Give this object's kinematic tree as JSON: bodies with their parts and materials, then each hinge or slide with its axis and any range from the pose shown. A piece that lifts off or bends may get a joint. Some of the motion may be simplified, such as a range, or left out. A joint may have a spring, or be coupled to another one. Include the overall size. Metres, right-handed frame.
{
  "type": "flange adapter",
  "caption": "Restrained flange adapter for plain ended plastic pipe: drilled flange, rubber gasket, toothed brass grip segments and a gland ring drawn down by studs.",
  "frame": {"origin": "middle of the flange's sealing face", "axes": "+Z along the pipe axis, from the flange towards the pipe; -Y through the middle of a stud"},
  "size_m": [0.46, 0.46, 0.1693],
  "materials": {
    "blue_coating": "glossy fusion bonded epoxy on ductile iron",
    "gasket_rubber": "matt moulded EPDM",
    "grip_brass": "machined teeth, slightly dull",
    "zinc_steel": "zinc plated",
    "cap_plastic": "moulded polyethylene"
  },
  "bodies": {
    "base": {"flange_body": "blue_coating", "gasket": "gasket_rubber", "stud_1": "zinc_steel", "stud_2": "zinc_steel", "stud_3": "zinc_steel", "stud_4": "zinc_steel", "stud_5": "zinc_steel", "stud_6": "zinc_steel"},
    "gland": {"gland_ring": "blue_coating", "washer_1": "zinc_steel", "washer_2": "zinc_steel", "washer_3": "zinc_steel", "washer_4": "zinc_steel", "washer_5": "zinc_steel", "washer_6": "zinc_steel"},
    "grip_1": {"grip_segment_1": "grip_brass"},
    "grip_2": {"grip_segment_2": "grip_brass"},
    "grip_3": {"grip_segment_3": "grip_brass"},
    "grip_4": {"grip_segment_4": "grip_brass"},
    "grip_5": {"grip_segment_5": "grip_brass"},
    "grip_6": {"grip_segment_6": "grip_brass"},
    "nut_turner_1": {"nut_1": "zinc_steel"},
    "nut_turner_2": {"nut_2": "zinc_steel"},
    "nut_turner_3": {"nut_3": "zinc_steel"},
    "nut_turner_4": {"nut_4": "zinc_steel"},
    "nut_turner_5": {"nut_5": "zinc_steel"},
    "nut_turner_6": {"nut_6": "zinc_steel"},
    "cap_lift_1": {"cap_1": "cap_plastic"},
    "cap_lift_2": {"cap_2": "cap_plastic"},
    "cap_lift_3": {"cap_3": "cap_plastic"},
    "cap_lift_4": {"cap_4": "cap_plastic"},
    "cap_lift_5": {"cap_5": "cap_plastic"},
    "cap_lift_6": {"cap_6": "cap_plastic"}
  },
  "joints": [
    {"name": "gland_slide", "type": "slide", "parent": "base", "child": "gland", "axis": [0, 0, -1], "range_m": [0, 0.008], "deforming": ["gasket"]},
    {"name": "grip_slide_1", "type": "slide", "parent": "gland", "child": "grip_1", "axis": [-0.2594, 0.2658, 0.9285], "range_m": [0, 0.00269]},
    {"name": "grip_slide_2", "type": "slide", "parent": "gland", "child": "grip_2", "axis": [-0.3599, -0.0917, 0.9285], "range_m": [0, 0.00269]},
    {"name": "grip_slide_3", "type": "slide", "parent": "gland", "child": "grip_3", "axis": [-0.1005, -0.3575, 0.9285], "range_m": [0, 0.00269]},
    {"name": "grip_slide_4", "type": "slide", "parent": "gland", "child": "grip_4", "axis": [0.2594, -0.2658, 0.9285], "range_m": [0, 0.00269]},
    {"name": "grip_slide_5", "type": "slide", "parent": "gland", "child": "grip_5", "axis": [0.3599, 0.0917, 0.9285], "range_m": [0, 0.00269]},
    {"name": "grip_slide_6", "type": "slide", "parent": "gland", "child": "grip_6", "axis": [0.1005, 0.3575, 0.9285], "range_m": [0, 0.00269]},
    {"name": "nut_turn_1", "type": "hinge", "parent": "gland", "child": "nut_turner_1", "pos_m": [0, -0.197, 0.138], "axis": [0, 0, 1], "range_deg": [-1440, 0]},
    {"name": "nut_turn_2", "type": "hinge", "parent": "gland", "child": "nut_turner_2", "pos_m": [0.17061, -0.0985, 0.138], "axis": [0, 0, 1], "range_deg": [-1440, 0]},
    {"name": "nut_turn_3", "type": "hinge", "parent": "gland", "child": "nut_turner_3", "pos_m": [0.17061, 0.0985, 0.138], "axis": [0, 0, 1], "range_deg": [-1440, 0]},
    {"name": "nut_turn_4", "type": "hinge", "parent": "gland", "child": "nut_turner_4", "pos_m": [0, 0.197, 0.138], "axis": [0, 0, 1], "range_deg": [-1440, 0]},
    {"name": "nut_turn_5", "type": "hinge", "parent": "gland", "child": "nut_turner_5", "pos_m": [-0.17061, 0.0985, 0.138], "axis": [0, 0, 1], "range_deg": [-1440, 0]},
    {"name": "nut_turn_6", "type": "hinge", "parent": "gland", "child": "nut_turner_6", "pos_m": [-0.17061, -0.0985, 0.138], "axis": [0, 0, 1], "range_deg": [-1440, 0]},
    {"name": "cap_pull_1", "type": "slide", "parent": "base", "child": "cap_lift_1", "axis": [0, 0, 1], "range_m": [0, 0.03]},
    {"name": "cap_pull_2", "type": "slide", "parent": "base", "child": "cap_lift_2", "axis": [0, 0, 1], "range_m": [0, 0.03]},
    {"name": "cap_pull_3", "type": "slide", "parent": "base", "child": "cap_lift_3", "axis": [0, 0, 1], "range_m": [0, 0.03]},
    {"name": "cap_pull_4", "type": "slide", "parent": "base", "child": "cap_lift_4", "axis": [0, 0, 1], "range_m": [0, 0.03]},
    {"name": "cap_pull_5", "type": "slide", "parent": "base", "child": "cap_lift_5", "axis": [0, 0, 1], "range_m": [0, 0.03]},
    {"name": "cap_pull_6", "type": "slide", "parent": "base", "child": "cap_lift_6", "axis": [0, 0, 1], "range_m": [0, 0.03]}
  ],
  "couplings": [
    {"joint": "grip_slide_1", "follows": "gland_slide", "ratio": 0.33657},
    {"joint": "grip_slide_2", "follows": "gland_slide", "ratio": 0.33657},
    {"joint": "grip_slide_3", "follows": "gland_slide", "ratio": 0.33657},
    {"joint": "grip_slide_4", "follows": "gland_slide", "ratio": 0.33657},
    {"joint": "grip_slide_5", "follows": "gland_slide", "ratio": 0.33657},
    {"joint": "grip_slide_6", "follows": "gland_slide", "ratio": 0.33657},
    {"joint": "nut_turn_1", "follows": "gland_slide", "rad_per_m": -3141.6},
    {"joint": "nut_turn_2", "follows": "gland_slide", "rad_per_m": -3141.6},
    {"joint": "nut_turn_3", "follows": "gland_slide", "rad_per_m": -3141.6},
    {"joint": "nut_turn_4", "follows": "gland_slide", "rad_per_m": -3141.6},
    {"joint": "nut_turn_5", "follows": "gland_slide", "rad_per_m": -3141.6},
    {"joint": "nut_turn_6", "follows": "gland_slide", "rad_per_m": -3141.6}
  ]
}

**Aim**:
Give back the data above exactly as it appears.

**Solution**:
Give this object's kinematic tree as JSON: bodies with their parts and materials, then each hinge or slide with its axis and any range from the pose shown. A piece that lifts off or bends may get a joint. Some of the motion may be simplified, such as a range, or left out. A joint may have a spring, or be coupled to another one. Include the overall size. Metres, right-handed frame.
{
  "type": "flange adapter",
  "caption": "Restrained flange adapter for plain ended plastic pipe: drilled flange, rubber gasket, toothed brass grip segments and a gland ring drawn down by studs.",
  "frame": {"origin": "middle of the flange's sealing face", "axes": "+Z along the pipe axis, from the flange towards the pipe; -Y through the middle of a stud"},
  "size_m": [0.46, 0.46, 0.1693],
  "materials": {
    "blue_coating": "glossy fusion bonded epoxy on ductile iron",
    "gasket_rubber": "matt moulded EPDM",
    "grip_brass": "machined teeth, slightly dull",
    "zinc_steel": "zinc plated",
    "cap_plastic": "moulded polyethylene"
  },
  "bodies": {
    "base": {"flange_body": "blue_coating", "gasket": "gasket_rubber", "stud_1": "zinc_steel", "stud_2": "zinc_steel", "stud_3": "zinc_steel", "stud_4": "zinc_steel", "stud_5": "zinc_steel", "stud_6": "zinc_steel"},
    "gland": {"gland_ring": "blue_coating", "washer_1": "zinc_steel", "washer_2": "zinc_steel", "washer_3": "zinc_steel", "washer_4": "zinc_steel", "washer_5": "zinc_steel", "washer_6": "zinc_steel"},
    "grip_1": {"grip_segment_1": "grip_brass"},
    "grip_2": {"grip_segment_2": "grip_brass"},
    "grip_3": {"grip_segment_3": "grip_brass"},
    "grip_4": {"grip_segment_4": "grip_brass"},
    "grip_5": {"grip_segment_5": "grip_brass"},
    "grip_6": {"grip_segment_6": "grip_brass"},
    "nut_turner_1": {"nut_1": "zinc_steel"},
    "nut_turner_2": {"nut_2": "zinc_steel"},
    "nut_turner_3": {"nut_3": "zinc_steel"},
    "nut_turner_4": {"nut_4": "zinc_steel"},
    "nut_turner_5": {"nut_5": "zinc_steel"},
    "nut_turner_6": {"nut_6": "zinc_steel"},
    "cap_lift_1": {"cap_1": "cap_plastic"},
    "cap_lift_2": {"cap_2": "cap_plastic"},
    "cap_lift_3": {"cap_3": "cap_plastic"},
    "cap_lift_4": {"cap_4": "cap_plastic"},
    "cap_lift_5": {"cap_5": "cap_plastic"},
    "cap_lift_6": {"cap_6": "cap_plastic"}
  },
  "joints": [
    {"name": "gland_slide", "type": "slide", "parent": "base", "child": "gland", "axis": [0, 0, -1], "range_m": [0, 0.008], "deforming": ["gasket"]},
    {"name": "grip_slide_1", "type": "slide", "parent": "gland", "child": "grip_1", "axis": [-0.2594, 0.2658, 0.9285], "range_m": [0, 0.00269]},
    {"name": "grip_slide_2", "type": "slide", "parent": "gland", "child": "grip_2", "axis": [-0.3599, -0.0917, 0.9285], "range_m": [0, 0.00269]},
    {"name": "grip_slide_3", "type": "slide", "parent": "gland", "child": "grip_3", "axis": [-0.1005, -0.3575, 0.9285], "range_m": [0, 0.00269]},
    {"name": "grip_slide_4", "type": "slide", "parent": "gland", "child": "grip_4", "axis": [0.2594, -0.2658, 0.9285], "range_m": [0, 0.00269]},
    {"name": "grip_slide_5", "type": "slide", "parent": "gland", "child": "grip_5", "axis": [0.3599, 0.0917, 0.9285], "range_m": [0, 0.00269]},
    {"name": "grip_slide_6", "type": "slide", "parent": "gland", "child": "grip_6", "axis": [0.1005, 0.3575, 0.9285], "range_m": [0, 0.00269]},
    {"name": "nut_turn_1", "type": "hinge", "parent": "gland", "child": "nut_turner_1", "pos_m": [0, -0.197, 0.138], "axis": [0, 0, 1], "range_deg": [-1440, 0]},
    {"name": "nut_turn_2", "type": "hinge", "parent": "gland", "child": "nut_turner_2", "pos_m": [0.17061, -0.0985, 0.138], "axis": [0, 0, 1], "range_deg": [-1440, 0]},
    {"name": "nut_turn_3", "type": "hinge", "parent": "gland", "child": "nut_turner_3", "pos_m": [0.17061, 0.0985, 0.138], "axis": [0, 0, 1], "range_deg": [-1440, 0]},
    {"name": "nut_turn_4", "type": "hinge", "parent": "gland", "child": "nut_turner_4", "pos_m": [0, 0.197, 0.138], "axis": [0, 0, 1], "range_deg": [-1440, 0]},
    {"name": "nut_turn_5", "type": "hinge", "parent": "gland", "child": "nut_turner_5", "pos_m": [-0.17061, 0.0985, 0.138], "axis": [0, 0, 1], "range_deg": [-1440, 0]},
    {"name": "nut_turn_6", "type": "hinge", "parent": "gland", "child": "nut_turner_6", "pos_m": [-0.17061, -0.0985, 0.138], "axis": [0, 0, 1], "range_deg": [-1440, 0]},
    {"name": "cap_pull_1", "type": "slide", "parent": "base", "child": "cap_lift_1", "axis": [0, 0, 1], "range_m": [0, 0.03]},
    {"name": "cap_pull_2", "type": "slide", "parent": "base", "child": "cap_lift_2", "axis": [0, 0, 1], "range_m": [0, 0.03]},
    {"name": "cap_pull_3", "type": "slide", "parent": "base", "child": "cap_lift_3", "axis": [0, 0, 1], "range_m": [0, 0.03]},
    {"name": "cap_pull_4", "type": "slide", "parent": "base", "child": "cap_lift_4", "axis": [0, 0, 1], "range_m": [0, 0.03]},
    {"name": "cap_pull_5", "type": "slide", "parent": "base", "child": "cap_lift_5", "axis": [0, 0, 1], "range_m": [0, 0.03]},
    {"name": "cap_pull_6", "type": "slide", "parent": "base", "child": "cap_lift_6", "axis": [0, 0, 1], "range_m": [0, 0.03]}
  ],
  "couplings": [
    {"joint": "grip_slide_1", "follows": "gland_slide", "ratio": 0.33657},
    {"joint": "grip_slide_2", "follows": "gland_slide", "ratio": 0.33657},
    {"joint": "grip_slide_3", "follows": "gland_slide", "ratio": 0.33657},
    {"joint": "grip_slide_4", "follows": "gland_slide", "ratio": 0.33657},
    {"joint": "grip_slide_5", "follows": "gland_slide", "ratio": 0.33657},
    {"joint": "grip_slide_6", "follows": "gland_slide", "ratio": 0.33657},
    {"joint": "nut_turn_1", "follows": "gland_slide", "rad_per_m": -3141.6},
    {"joint": "nut_turn_2", "follows": "gland_slide", "rad_per_m": -3141.6},
    {"joint": "nut_turn_3", "follows": "gland_slide", "rad_per_m": -3141.6},
    {"joint": "nut_turn_4", "follows": "gland_slide", "rad_per_m": -3141.6},
    {"joint": "nut_turn_5", "follows": "gland_slide", "rad_per_m": -3141.6},
    {"joint": "nut_turn_6", "follows": "gland_slide", "rad_per_m": -3141.6}
  ]
}